Both of these myths -- told over and over again, and widely taken as truth by audiences -- are incredibly dangerous and damaging if an artist takes them at face value. Yes, we absolutely have to take risks. We have to sacrifice personal defenses and let strangers in where we fear to admit even those we love most. But there's a contract on both sides of that transaction, that the place we're taking that risk -- the studio, the stage -- will form the boundary of the storm, and that it need not rage beyond that boundary to wreck the rest of our lives. We have to trust those riding out the storm with us.

No genius, no results can excuse betrayal of that trust. There is no result that cannot be equally effectively achieved without such a betrayal.

All of which has tangentially reminded me of one of the reasons I adore Slings and Arrows, the acclaimed Canadian TV series about a beleaguered fictional Shakespeare festival. At the center of the series is artistic director Geoffrey Tennant, who knows a little bit about risk and loss in the name of art. That'll happen when you fall off the metaphorical tightrope and have a psychotic break in the middle of a performance of Hamlet, precipitated by failure of the two most critical strands of his net, his director and his girlfriend.

Seven years (the first several of them institutionalized) later, he winds up back at the same festival, inheriting in midstream the direction of another Hamlet. His Ophelia is a curious character named Claire, whose presence in the company despite her glaring lack of ability is never explained beyond "I think she's someone's evil niece." No one likes this woman, nor is there any particular reason they should. She's pretentious, gossipy, and smarmily duplicitous. If there were ever a situation where the audience would forgive a fictional director for launching a tyrannical tirade at a fictional actress, this is probably it.

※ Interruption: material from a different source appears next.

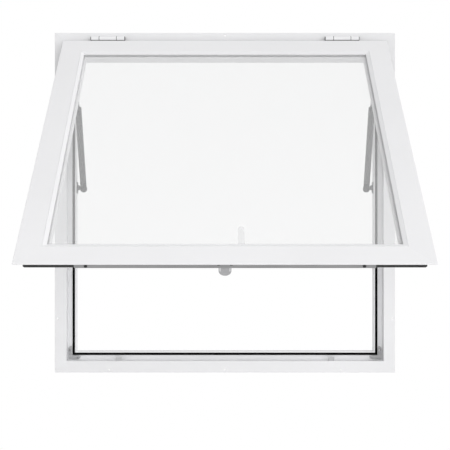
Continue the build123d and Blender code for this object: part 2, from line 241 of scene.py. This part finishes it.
# Finishes with a grain: colour, roughness and depth follow one noise, stretched along a drawn piece.
grained = {
    "black_rubber": {
        "name": "blackRubber", "colour": tinted(0.003), "roughness": (0.6, 0.8), "scale": 500.0,
        "depth": 0.00004, "contrast": 0.3, "gloss": 0.04,
    },
    "grey_tape": {
        "name": "greyTape", "colour": tinted(0.92), "roughness": (0.6, 0.75), "scale": 400.0,
        "depth": 0.00003, "contrast": 0.1, "gloss": 0.3,
    },
    "grey_plastic": {
        "name": "greyPlastic", "colour": tinted(0.54, 0.01), "roughness": (0.42, 0.55), "scale": 800.0,
        "depth": 0.00004, "contrast": 0.06, "gloss": 0.4,
    },
    "black_plastic": {
        "name": "blackPlastic", "colour": tinted(0.012), "roughness": (0.4, 0.55), "scale": 800.0,
        "depth": 0.00003, "contrast": 0.2, "gloss": 0.35,
    },
    "white_plastic": {
        "name": "whitePlastic", "colour": tinted(0.93, 0.01), "roughness": (0.3, 0.42), "scale": 700.0,
        "depth": 0.00002, "contrast": 0.03, "gloss": 0.4,
    },
    "black_paint": {
        "name": "blackPaint", "colour": tinted(0.007), "roughness": (0.13, 0.18), "scale": 650.0,
        "depth": 0.00001, "contrast": 0.2, "gloss": 1.0,
    },
    "mill_aluminium": {
        "name": "millAluminium", "colour": tinted(0.34, 0.005), "roughness": (0.34, 0.5), "scale": 500.0,
        "depth": 0.00002, "contrast": 0.1, "gloss": 0.5, "metallic": 1.0, "stretch": (0.03, 1, 1),
    },
    "steel": {
        "name": "pinSteel", "colour": tinted(0.5, 0.01), "roughness": (0.25, 0.4), "scale": 600.0,
        "depth": 0.00001, "contrast": 0.08, "gloss": 0.5, "metallic": 1.0,
    },
    "rod_chrome": {
        "name": "rodChrome", "colour": tinted(0.14, 0.01), "roughness": (0.12, 0.2), "scale": 500.0,
        "depth": 0.000005, "contrast": 0.03, "gloss": 0.5, "metallic": 1.0,
    },
}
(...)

Geoffrey does eventually reach his breaking point with her, and this is what he does:



Keep your spoiled-brat Lermontovs and Thomas LeRoys. I'm not impressed. This, my friends, is how the grownups do it.

2 comments:

Anonymous said...

This is a wonderfully thought-provoking review of an important aspect that was completely ignored in the NPR review I head. Thank you for sharing your reflections. I hadn't been planning on seeing this film; I may reconsider.

Unknown said...

Thank you!!

It's absolutely brilliant, but extremely upsetting and often very difficult to watch.

If you haven't seen it, rent The Fountain for an antidote. Thematically unrelated, but equally brilliantly realized by Aronofsky and another amazing cast. It's a bit melancholy but stunningly beautiful and moving, and Rachel Weisz and Hugh Jackman are both at their very best.